STATED TASK >>
Scan the data below. Pull out each line where "More" occurs.

SUPPLIED RECORDS >>
★ ★ ★

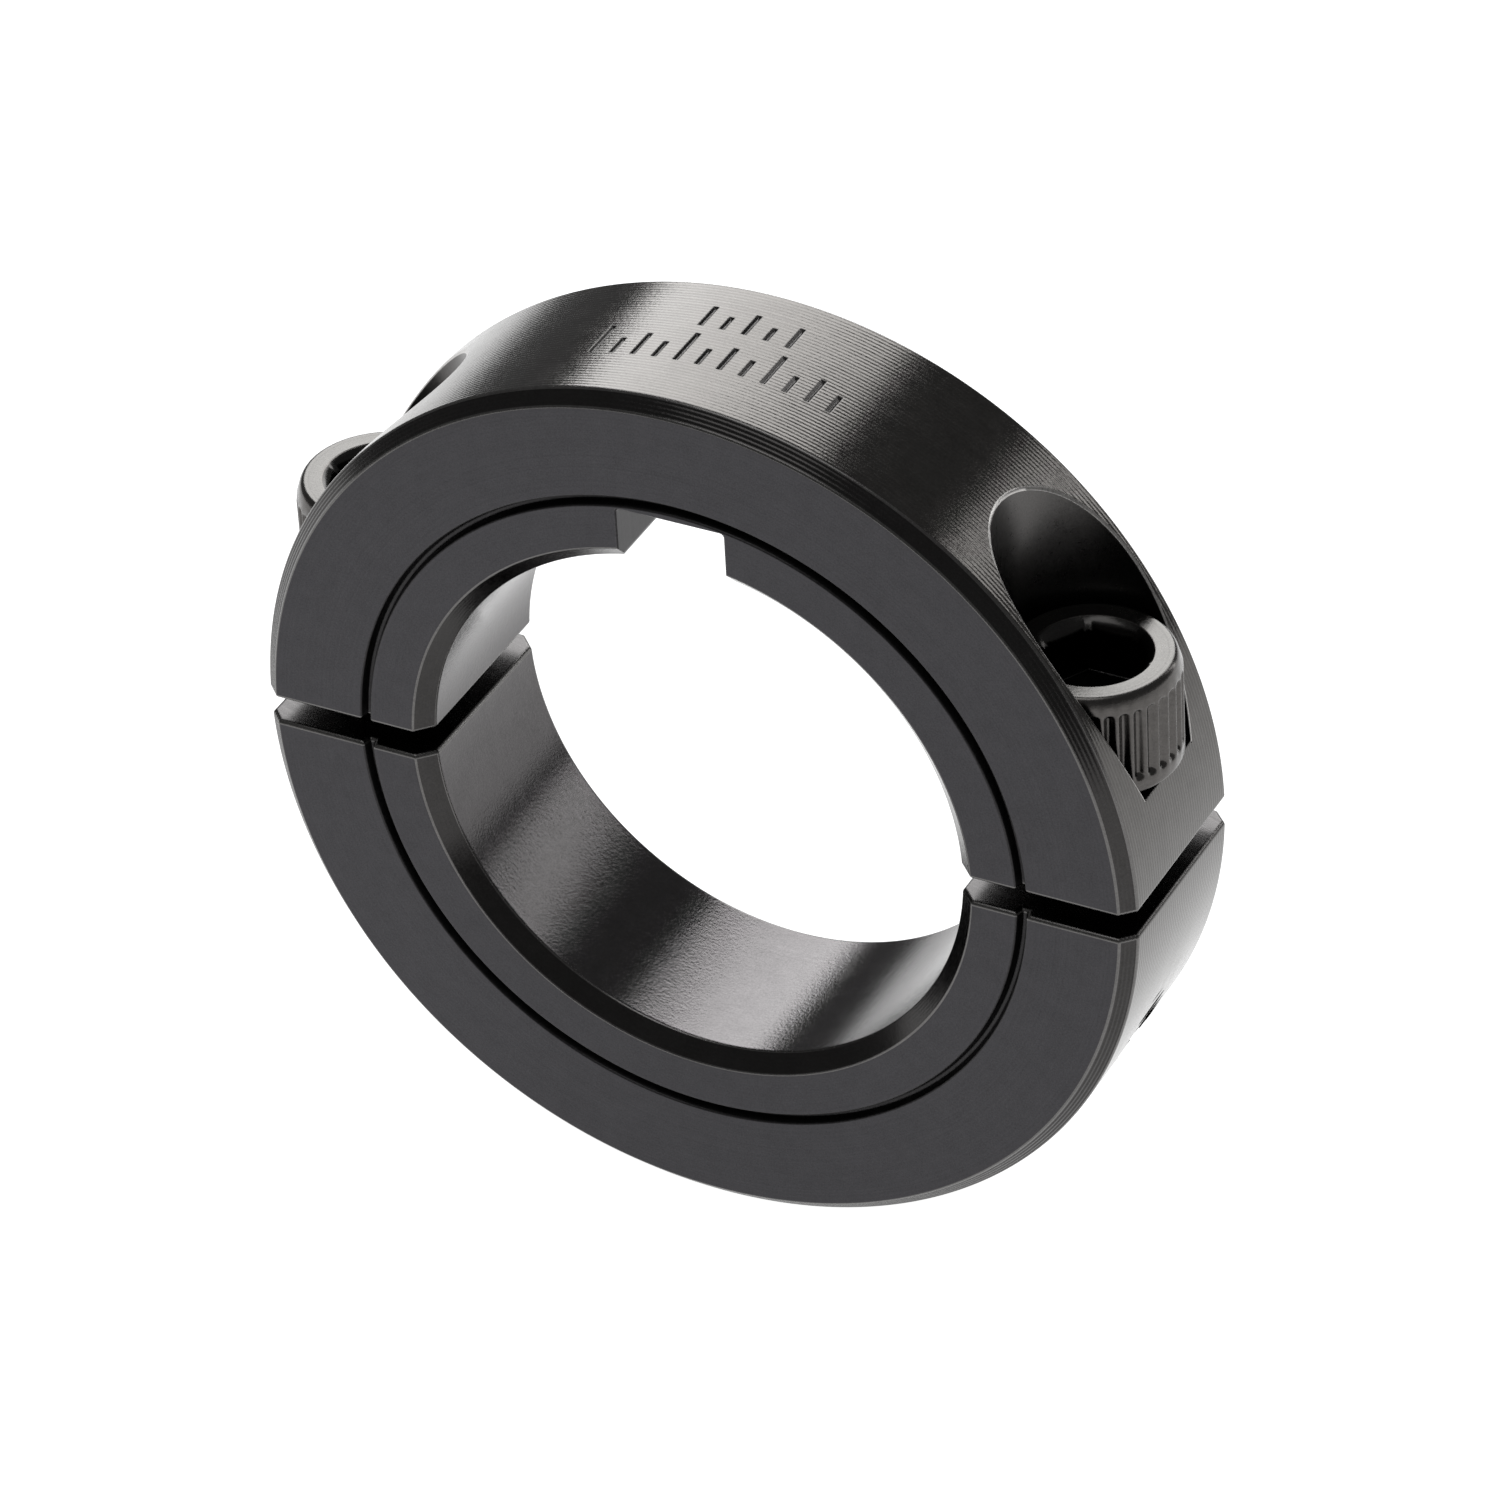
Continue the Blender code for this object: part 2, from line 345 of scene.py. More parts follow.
def keyway_cutter():
    """The slot along Y, flaring a little where it comes out of each face."""
    beyond = 1.0
    rows = []
    for y, grow in (
        (-HALF_W - beyond, beyond + KEY_FLARE),
        (-HALF_W + KEY_FLARE, 0.0),
        (HALF_W - KEY_FLARE, 0.0),
        (HALF_W + beyond, beyond + KEY_FLARE),
    ):
        rows.append([(x, y, z) for x, z in keyway_outline(grow)])
    return loft("keyway", rows)


def mouth_break_cutter(side):
    """A three-sided bar along the pocket's mouth, which breaks its sharp edge."""
    clear = 0.12
    overlap = 0.04
    steps = 160
    limit = acos((sqrt(RING_R**2 - SEAT_Z**2) - SCREW_X) / POCKET_R)
    down = Vector((0.0, 0.0, -1.0))
    rows = []
    for i in range(steps + 1):
        turn = limit + (2.0 * pi - 2.0 * limit) * i / steps
        outward = Vector((cos(turn), sin(turn), 0.0))
        x = SCREW_X + POCKET_R * outward.x
        z = sqrt(max(0.0, RING_R**2 - x * x))
        edge = Vector((x, POCKET_R * outward.y, z))
        skin = Vector((x, 0.0, z)).normalized()
        away = (outward - skin * outward.dot(skin)).normalized()
        first = edge + away * MOUTH_BREAK + (away - down) * overlap
        second = edge + down * MOUTH_BREAK - (away - down) * overlap
        lifted = edge + skin * clear - outward * clear
        rows.append([(side * p.x, p.y, p.z) for p in (first, second, lifted)])
    return loft("mouth_break", rows)


def stroke_points(theta, y_low, y_high):
    """A wedge-shaped engraved stroke across the ring's outside."""
    above = 0.08
    wide = STROKE_HALF_W * (STROKE_DEPTH + above) / STROKE_DEPTH
    across = Vector((-sin(theta), 0.0, cos(theta)))
    outward = Vector((cos(theta), 0.0, sin(theta)))
    spots = []
    for y, slant in ((y_low, STROKE_SLANT), (y_high, -STROKE_SLANT)):
        top = outward * (RING_R + above) + Vector((0.0, y, 0.0))
        bottom = outward * (RING_R - STROKE_DEPTH) + Vector((0.0, y + slant, 0.0))
        spots += [top - across * wide, top + across * wide, bottom]
    return spots


def strokes_cutter():
    """Two rows of plain strokes in place of the maker's stamping."""
    sides = ((0, 2, 1), (3, 4, 5), (0, 1, 4, 3), (1, 2, 5, 4), (2, 0, 3, 5))
    spots = []
    faces = []
    for count, first, low, lengths in STROKE_ROWS:
        for i in range(count):
            base = len(spots)
            high = low + lengths[i % len(lengths)]
            spots += stroke_points(radians(first - STROKE_TURN * i), low, high)
            faces += [tuple(base + k for k in face) for face in sides]
    return faced_out(mesh_from("strokes", spots, faces))


def thread_mesh(name, x, shape, low, turns, steps):
    """A right-hand thread. shape gives the radius at equal steps along one pitch.

    Its points climb by one pitch in a turn, so the last one of a turn joins the
    first one of the turn above. A cone closes each end.
    """
    per_turn = len(shape)
    levels = per_turn * turns + 1
    start = HEAD_LOW_Z - PITCH * ceil((HEAD_LOW_Z - low) / PITCH)
    points = []
    for level in range(levels):
        for i in range(steps):
            angle = 2.0 * pi * i / steps
            z = start + PITCH * (i / steps + level / per_turn)
            radius = shape[level % per_turn]
            points.append((x + radius * cos(angle), radius * sin(angle), z))

    def at(level, i):
        return level * steps + i

    faces = []
    for level in range(levels - 1):
        for i in range(steps):
            if i + 1 < steps:
                right = (at(level, i + 1), at(level + 1, i + 1))
            elif level + per_turn + 1 < levels:
                right = (at(level + per_turn, 0), at(level + per_turn + 1, 0))
            else:
                continue
            faces.append((at(level, i), right[0], right[1], at(level + 1, i)))
    low_loop = [at(0, i) for i in range(steps)] + [at(j, 0) for j in range(per_turn, 0, -1)]
    high_loop = [at(levels - 1, i) for i in range(steps)]
    high_loop += [at(levels - 1 - j, steps - 1) for j in range(1, per_turn + 1)]
    for loop, height in (
        (low_loop, start - PITCH),
        (high_loop, start + PITCH * (turns + 2)),
    ):
        tip = len(points)
        points.append((x, 0.0, height))
        for a, b in zip(loop, loop[1:] + loop[:1]):
            faces.append((a, b, tip))
    return faced_out(mesh_from(name, points, faces))


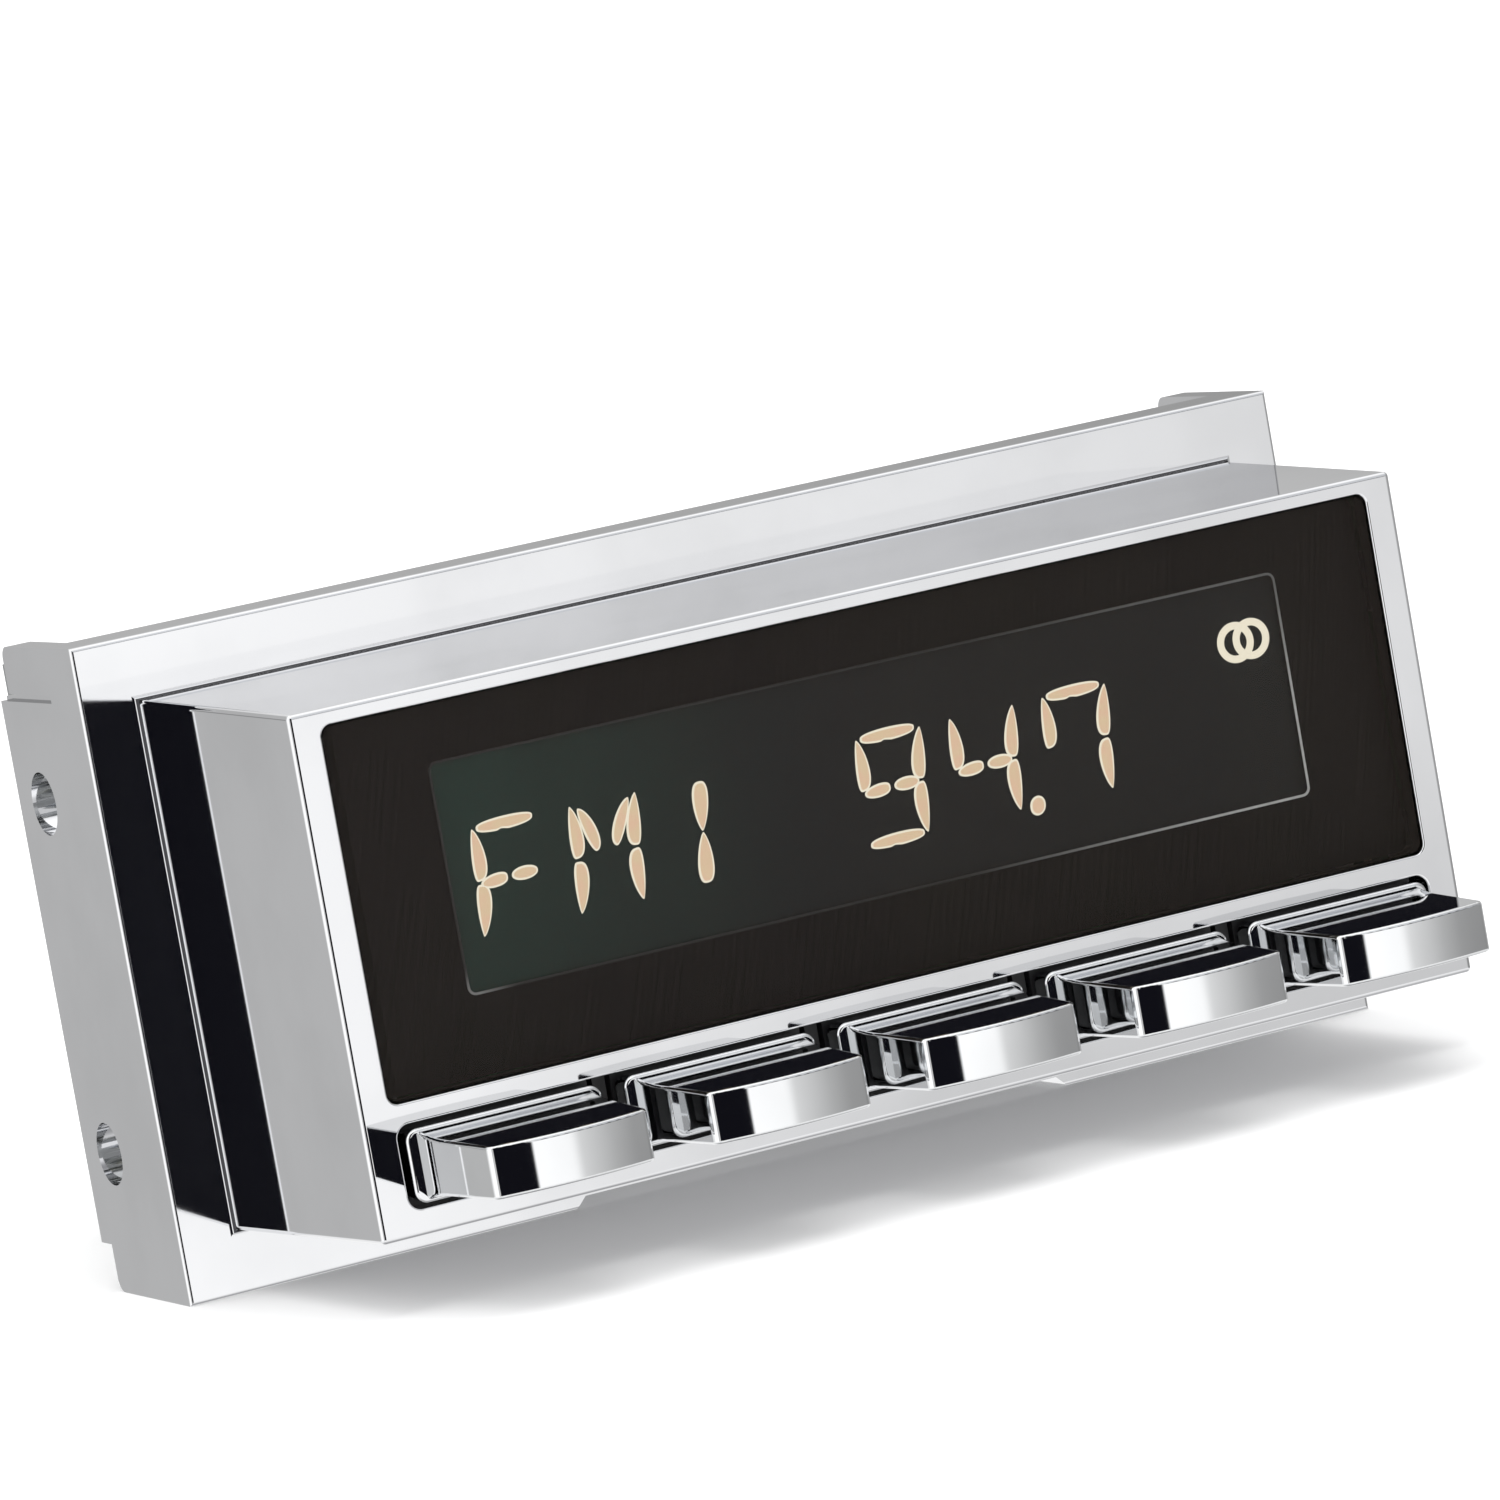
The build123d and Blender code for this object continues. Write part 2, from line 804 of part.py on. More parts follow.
def make_amplifier():
    """The power amplifier chip, flat against the heat sink."""
    face = housing_width / 2 - housing_sheet - heat_sink_base
    front = main_board_y - heat_sink_depth / 2
    width, depth, height = amplifier_size
    low = main_board_top + heat_sink_lift + 1
    body = block((face - width, face), (front, front + depth), (low, low + height))
    legs = Part()
    x = face - width / 2
    for i in range(amplifier_legs):
        y = front + depth / 2 + (i - (amplifier_legs - 1) / 2) * amplifier_leg_pitch
        legs += block(spread(x, 0.6), spread(y, 0.9), (main_board_top, low))
    return body + legs


def make_processor():
    """The flat control chip."""
    return on_board(processor_size, processor_x, main_board_y + processor_setback)


def make_front_header():
    """The ribbon's connector on the back of the front board."""
    z = spread(middle_z - ribbon_drop, header_depth)
    y = (front_board_back, front_board_back + header_depth)
    return block(spread(-header_width / 2, header_width), y, z)


def make_main_header():
    """The ribbon's connector on the main board."""
    y = spread(plate_y + ribbon_setback, header_depth)
    z = (main_board_top, main_board_top + header_height)
    return block(spread(-header_width / 2, header_width), y, z)


def make_ribbon():
    """The flat ribbon cable, back through the plate's window and down to the main board."""
    x = -header_width / 2
    start = (x, front_board_back + header_depth, middle_z - ribbon_drop)
    bend = (x, plate_y + ribbon_setback, middle_z - ribbon_drop)
    end = (x, plate_y + ribbon_setback, main_board_top + header_height)
    path = FilletPolyline(start, bend, end, radius=ribbon_bend)
    section = Plane(origin=start, x_dir=(1, 0, 0), z_dir=(0, 1, 0))
    return sweep(section * Rectangle(ribbon_width, ribbon_thickness), path=path)


def make_socket():
    """The wiring loom's socket, open to the rear."""
    y = (cover_back - socket_depth, cover_back + socket_proud)
    shell = block(spread(socket_x, socket_width), y, spread(rear_z, socket_height))
    shell -= block(
        spread(socket_x, socket_width - 2 * socket_wall),
        (y[0] + socket_wall, y[1] + 1),
        spread(rear_z, socket_height - 2 * socket_wall),
    )
    return shell


def make_pins():
    """The two rows of contact pins at the socket's floor."""
    floor = cover_back - socket_depth + socket_wall
    pins = Part()
    for i in range(4):
        for up in (-0.5, 0.5):
            x = socket_x + (i - 1.5) * pin_pitch
            z = rear_z + up * pin_pitch
            pins += rod_y(pin_radius, (floor, floor + pin_length), x, z)
    return pins


def make_jack():
    """The aerial jack's metal barrel with its fixing nut."""
    y = (cover_back - jack_depth, cover_back + jack_proud)
    barrel = rod_y(jack_radius, y, jack_x, rear_z)
    nut_y = cover_back + jack_nut_thickness / 2
    hexagon = extrude(RegularPolygon(jack_nut_radius, 6), jack_nut_thickness / 2, both=True)
    barrel += Pos(jack_x, nut_y, rear_z) * Rot(90, 0, 0) * hexagon
    barrel -= rod_y(jack_bore, (y[1] - jack_bore_depth, y[1] + 1), jack_x, rear_z)
    return barrel - rod_y(jack_seat, (y[0] - 1, y[1]), jack_x, rear_z)


def make_jack_insulator():
    """The plastic plug at the bottom of the aerial jack."""
    y = (cover_back - jack_depth, cover_back + jack_proud - jack_bore_depth)
    plug = rod_y(jack_seat, y, jack_x, rear_z)
    return plug - rod_y(jack_contact_radius, (y[0] - 1, y[1] + 1), jack_x, rear_z)


def make_jack_contact():
    """The aerial jack's centre contact, a sleeve in the insulator."""
    y = (cover_back - jack_depth, cover_back + jack_proud - jack_bore_depth)
    sleeve = rod_y(jack_contact_radius, y, jack_x, rear_z)
    return sleeve - rod_y(jack_contact_bore, (y[1] - 4, y[1] + 1), jack_x, rear_z)


def make_fuse_holder():
    """The fuse's open holder in the rear cover."""
    width, depth, height = fuse_holder_size
    y = (cover_back - depth, cover_back + 1.0)
    holder = block(spread(fuse_x, width), y, spread(rear_z, height))
    return holder - block(
        spread(fuse_x, width - 2 * fuse_holder_wall),
        (y[0] + fuse_holder_wall, y[1] + 1),
        spread(rear_z, height - 2 * fuse_holder_wall),
    )


def make_fuse():
    """The blade fuse, standing a little out of its holder."""
    width, depth, height = fuse_holder_size
    floor = cover_back - depth + fuse_holder_wall
    inner_width = width - 2 * fuse_holder_wall
    inner_height = height - 2 * fuse_holder_wall
    head = block(
        spread(fuse_x, inner_width),
        (cover_back - depth / 2, cover_back + fuse_proud),
        spread(rear_z, inner_height / 2),
    )
    for side in (-1, 1):
        x = fuse_x + side * inner_width / 3
        y = (floor, cover_back - depth / 2)
        head += block(spread(x, inner_width / 5), y, spread(rear_z, 0.8))
    return head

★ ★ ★

EXERCISE ANSWER >>
Continue the Blender code for this object: part 2, from line 345 of scene.py. More parts follow.
The build123d and Blender code for this object continues. Write part 2, from line 804 of part.py on. More parts follow.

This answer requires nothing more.